However, at this point (C++20), you can call many functions in <bit> that wrap assembly code.

In general, you can get a compiler to generate assembly instructions, where supported, for all functions in TBM/BMI and for BZHI from BMI2, which all can be described with simple expressions.

PDEP is non-trivial and has the same complexity as PDEP, with multiple possible implementations. So, neither seem straightforward for an optimizer to recognize.

The ABM instructions, POPCNT and LZCNTare also non-trivial, and implementations could not be recognized.
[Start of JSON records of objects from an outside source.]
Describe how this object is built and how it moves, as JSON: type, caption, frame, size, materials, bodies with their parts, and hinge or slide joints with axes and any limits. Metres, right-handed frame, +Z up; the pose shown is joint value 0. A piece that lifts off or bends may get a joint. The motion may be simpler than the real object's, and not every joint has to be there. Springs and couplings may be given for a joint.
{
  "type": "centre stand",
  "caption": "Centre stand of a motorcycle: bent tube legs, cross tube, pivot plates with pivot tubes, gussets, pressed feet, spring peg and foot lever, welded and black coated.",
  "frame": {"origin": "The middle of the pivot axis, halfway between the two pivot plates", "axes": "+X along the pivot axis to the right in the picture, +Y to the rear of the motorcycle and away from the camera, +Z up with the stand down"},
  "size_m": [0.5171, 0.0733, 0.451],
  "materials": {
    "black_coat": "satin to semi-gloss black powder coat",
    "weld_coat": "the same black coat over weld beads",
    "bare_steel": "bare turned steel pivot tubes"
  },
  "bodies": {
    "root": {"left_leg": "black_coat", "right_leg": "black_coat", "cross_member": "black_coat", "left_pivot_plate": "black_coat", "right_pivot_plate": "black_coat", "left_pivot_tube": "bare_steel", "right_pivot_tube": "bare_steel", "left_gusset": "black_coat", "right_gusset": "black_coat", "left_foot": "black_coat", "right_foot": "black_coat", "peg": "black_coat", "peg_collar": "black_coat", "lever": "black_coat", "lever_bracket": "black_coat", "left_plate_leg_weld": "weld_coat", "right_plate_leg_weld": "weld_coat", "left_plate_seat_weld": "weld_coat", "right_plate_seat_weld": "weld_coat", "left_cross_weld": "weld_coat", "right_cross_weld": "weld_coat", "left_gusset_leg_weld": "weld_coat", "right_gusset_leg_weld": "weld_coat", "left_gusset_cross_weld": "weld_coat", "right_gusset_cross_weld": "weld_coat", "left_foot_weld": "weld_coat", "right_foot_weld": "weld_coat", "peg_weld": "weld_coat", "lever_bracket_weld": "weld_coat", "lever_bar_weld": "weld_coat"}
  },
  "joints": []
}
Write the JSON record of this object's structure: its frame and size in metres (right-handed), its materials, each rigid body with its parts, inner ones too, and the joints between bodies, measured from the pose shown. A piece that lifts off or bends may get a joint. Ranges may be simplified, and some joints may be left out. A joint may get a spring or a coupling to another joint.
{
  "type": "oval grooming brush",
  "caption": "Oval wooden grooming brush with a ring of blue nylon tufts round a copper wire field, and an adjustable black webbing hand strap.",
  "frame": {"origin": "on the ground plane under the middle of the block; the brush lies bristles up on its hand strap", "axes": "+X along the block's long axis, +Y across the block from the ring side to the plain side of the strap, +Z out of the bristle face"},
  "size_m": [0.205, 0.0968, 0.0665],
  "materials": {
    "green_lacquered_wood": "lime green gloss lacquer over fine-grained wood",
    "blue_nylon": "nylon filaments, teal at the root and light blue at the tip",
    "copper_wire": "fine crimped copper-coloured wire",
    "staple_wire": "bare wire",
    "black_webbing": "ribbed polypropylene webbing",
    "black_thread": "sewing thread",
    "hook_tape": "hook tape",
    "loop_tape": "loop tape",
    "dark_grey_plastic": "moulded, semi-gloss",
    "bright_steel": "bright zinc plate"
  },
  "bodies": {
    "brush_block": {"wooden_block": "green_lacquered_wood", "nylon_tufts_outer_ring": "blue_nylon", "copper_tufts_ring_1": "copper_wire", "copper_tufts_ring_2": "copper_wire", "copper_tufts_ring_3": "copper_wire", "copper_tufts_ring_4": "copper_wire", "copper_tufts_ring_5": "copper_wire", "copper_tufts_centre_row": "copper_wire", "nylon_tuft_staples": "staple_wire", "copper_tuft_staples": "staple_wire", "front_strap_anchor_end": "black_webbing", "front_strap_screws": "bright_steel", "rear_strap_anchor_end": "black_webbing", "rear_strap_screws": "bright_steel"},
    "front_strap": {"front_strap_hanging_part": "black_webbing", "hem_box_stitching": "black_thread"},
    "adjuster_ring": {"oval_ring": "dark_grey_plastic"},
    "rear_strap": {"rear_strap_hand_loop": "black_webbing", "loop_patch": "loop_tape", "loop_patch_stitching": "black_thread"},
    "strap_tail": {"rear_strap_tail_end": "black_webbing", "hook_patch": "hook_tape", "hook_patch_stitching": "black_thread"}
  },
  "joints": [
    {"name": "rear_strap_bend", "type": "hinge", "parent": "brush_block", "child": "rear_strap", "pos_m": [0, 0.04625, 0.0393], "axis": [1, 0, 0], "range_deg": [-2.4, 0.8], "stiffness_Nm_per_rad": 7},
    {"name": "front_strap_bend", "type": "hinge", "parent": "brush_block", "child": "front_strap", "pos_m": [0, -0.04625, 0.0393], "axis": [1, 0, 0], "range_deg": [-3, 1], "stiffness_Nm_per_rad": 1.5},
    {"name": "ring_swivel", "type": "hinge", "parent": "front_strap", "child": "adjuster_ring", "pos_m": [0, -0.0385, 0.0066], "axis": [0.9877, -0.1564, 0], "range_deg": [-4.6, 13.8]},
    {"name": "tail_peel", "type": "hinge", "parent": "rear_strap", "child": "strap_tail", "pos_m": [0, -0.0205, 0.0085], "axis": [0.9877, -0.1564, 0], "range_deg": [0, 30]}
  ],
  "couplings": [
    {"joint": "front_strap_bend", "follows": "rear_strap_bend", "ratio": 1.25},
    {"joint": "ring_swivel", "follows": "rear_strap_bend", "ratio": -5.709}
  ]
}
Fortunately, we have std::popcount and std::countl_zero, respectively, which can map directly to the corresponding instruction (where the hardware supports it).
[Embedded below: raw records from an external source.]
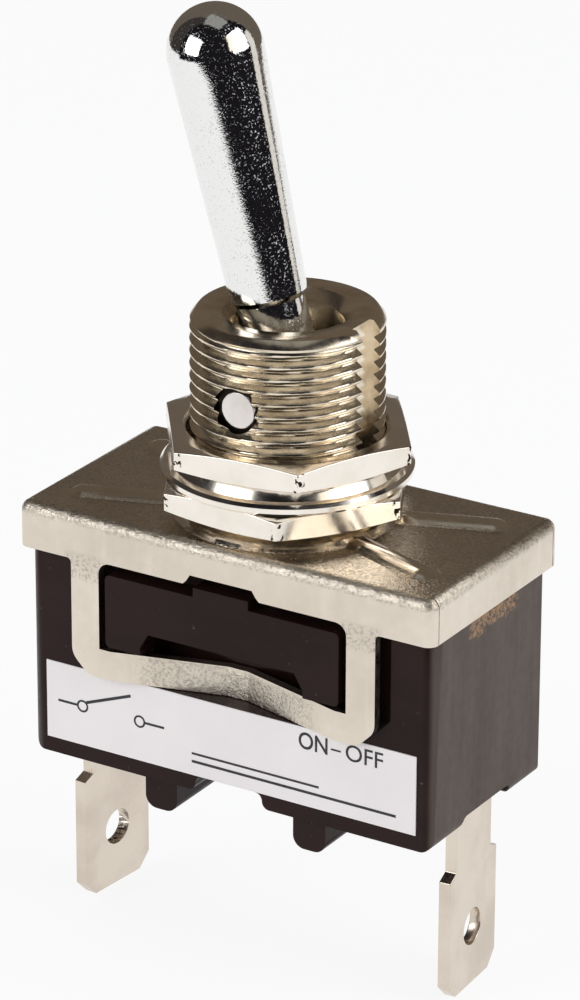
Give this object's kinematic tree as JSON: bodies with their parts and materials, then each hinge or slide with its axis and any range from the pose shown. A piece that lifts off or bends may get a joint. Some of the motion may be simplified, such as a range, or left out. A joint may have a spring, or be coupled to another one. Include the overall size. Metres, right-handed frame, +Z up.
{
  "type": "panel toggle switch",
  "caption": "Panel toggle switch with a chromed bat lever, threaded bushing, nuts, lock washer, moulded case, cover frame and blade terminals.",
  "frame": {"origin": "the lever's pivot, on the bushing's axis, 8.3 mm above the cover frame's top face", "axes": "+Z up out of the panel along the bushing's axis, +X along the case towards the switched terminal, -Y towards the label"},
  "size_m": [0.0294, 0.0154, 0.06],
  "materials": {
    "phenolic": "satin moulded phenolic, dark brown",
    "nickel_sheet": "satin nickel plate on pressed steel",
    "nickel": "polished nickel plate",
    "chrome": "mirror chrome plate",
    "nylon": "natural",
    "spring_steel": "drawn wire",
    "fibre": "pressed fibre sheet",
    "tinned_brass": "bright tin plate on brass",
    "silver": "silver contact alloy",
    "brass": "plain rolled brass",
    "label_film": "satin printed film"
  },
  "bodies": {
    "case": {"housing": "phenolic", "cover_frame": "nickel_sheet", "bushing": "nickel", "pivot_pin": "nickel", "insulator_plate": "fibre", "common_terminal": "tinned_brass", "switched_terminal": "tinned_brass", "fixed_contact": "silver", "contact_saddle": "brass", "saddle_rivet": "brass", "label": "label_film"},
    "lever": {"lever": "chrome"},
    "plunger": {"plunger": "nylon", "plunger_spring": "spring_steel"},
    "rocker": {"contact_arm": "brass", "moving_contact": "silver", "rocker_cam": "phenolic"},
    "lower_nut": {"lower_nut": "nickel", "lock_washer": "nickel"},
    "upper_nut": {"upper_nut": "nickel"}
  },
  "joints": [
    {"name": "lever_pivot", "type": "hinge", "parent": "case", "child": "lever", "pos_m": [0, 0, 0], "axis": [0, 1, 0], "range_deg": [0, 28.6]},
    {"name": "rocker_tilt", "type": "hinge", "parent": "case", "child": "rocker", "pos_m": [0, 0, -0.0199], "axis": [0, 1, 0], "range_deg": [-14, 0]},
    {"name": "plunger_slide", "type": "slide", "parent": "lever", "child": "plunger", "axis": [-0.247, 0, 0.969], "range_m": [0, 0.0006], "stiffness_N_per_m": 400, "springref_m": -0.002, "deforming": ["plunger_spring"]},
    {"name": "lower_nut_slide", "type": "slide", "parent": "case", "child": "lower_nut", "axis": [0, 0, 1], "range_m": [-0.0006, 0.002]},
    {"name": "upper_nut_slide", "type": "slide", "parent": "lower_nut", "child": "upper_nut", "axis": [0, 0, 1], "range_m": [0, 0.0045]}
  ],
  "couplings": [
    {"joint": "rocker_tilt", "follows": "lever_pivot", "ratio": -0.4895}
  ]
}
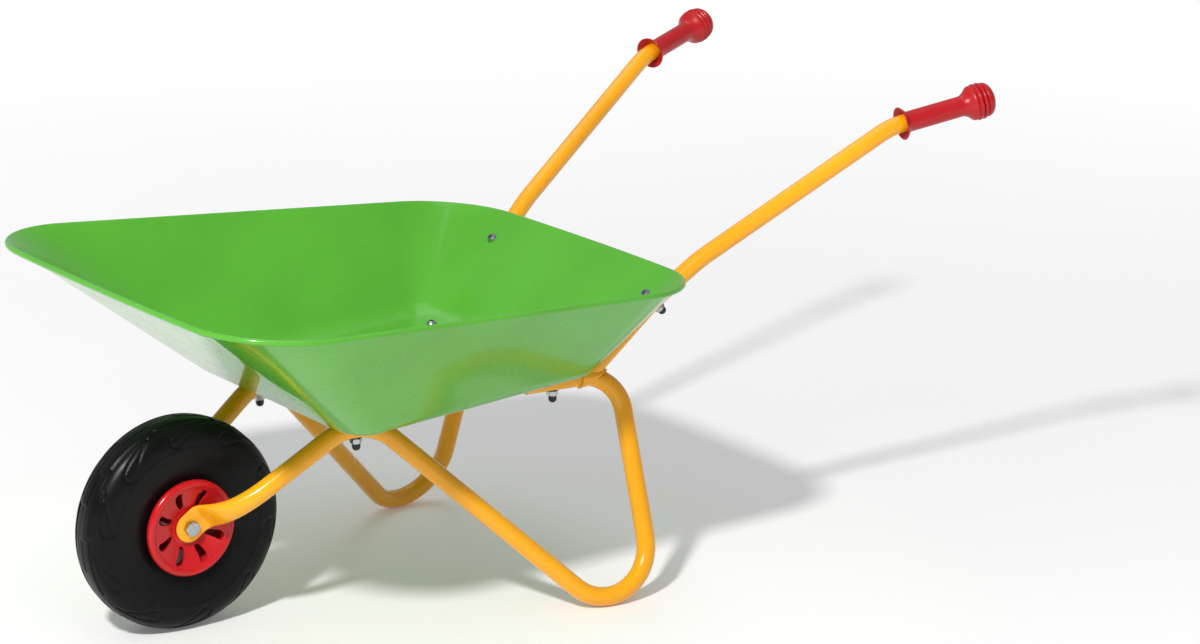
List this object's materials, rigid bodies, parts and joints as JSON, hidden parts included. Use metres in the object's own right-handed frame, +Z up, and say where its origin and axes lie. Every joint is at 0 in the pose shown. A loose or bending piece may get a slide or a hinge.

It would seem that PEXT and PDEP will likely be similarly supported before the time compilers can infer that an instruction can replace the algorithm.
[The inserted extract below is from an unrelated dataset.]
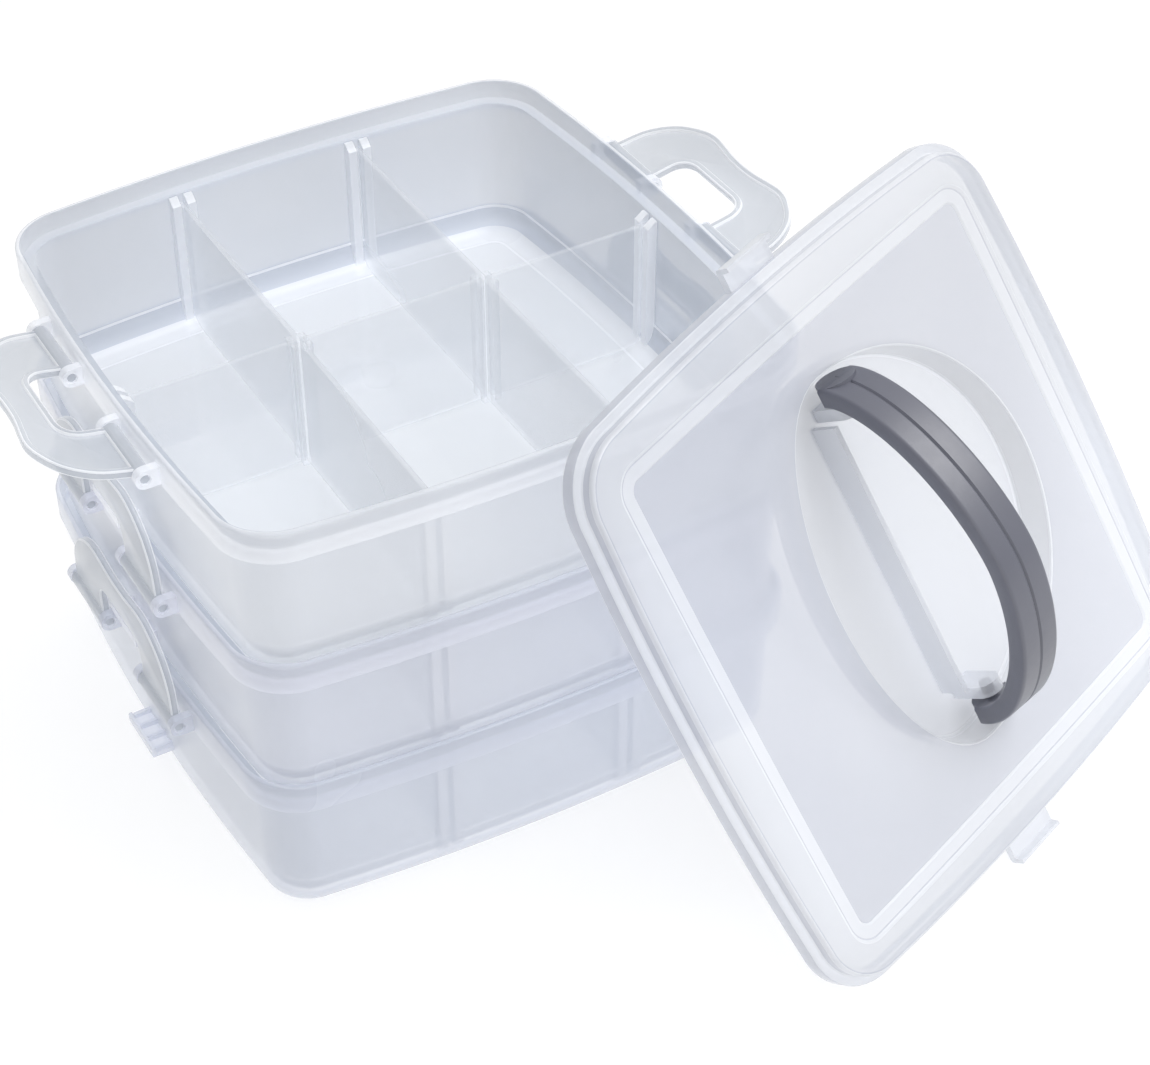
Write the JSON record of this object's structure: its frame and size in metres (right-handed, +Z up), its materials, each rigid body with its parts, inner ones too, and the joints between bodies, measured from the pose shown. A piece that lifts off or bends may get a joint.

Now that C++ is officially two's compliment, it would be nice to see both arithmetic and logical shift right wrapped so that one could explicitly use them on signed or unsigned, as required.

As far as PEXT implementations go, here's a variation that might compare favorably to TemplateRex's (Matthew Fioravante's) version at https://stackoverflow.com/a/21159523/2963099

template <typename Integral>
constexpr Integral extract_bits(Integral x, Integral mask) {
   Integral res=0;
   int bb=1;

   do {
        Integral lsb=mask & -mask;
        mask &= ~lsb;
        bool isset=x & lsb;
        res |= isset ? bb : 0;
        bb+=bb;
    } while (mask);
        
  return res;
}

You can compare them both on Compiler Explorer at https://godbolt.org/z/3h9WrYqxT

Mostly this breaks out the least significant byte (lsb) to remove it from mask, and test against x

It is safe to run through once with mask === 0. (lsb will be 0, so isset is false). Using a do while is much more efficient except for that trivial case.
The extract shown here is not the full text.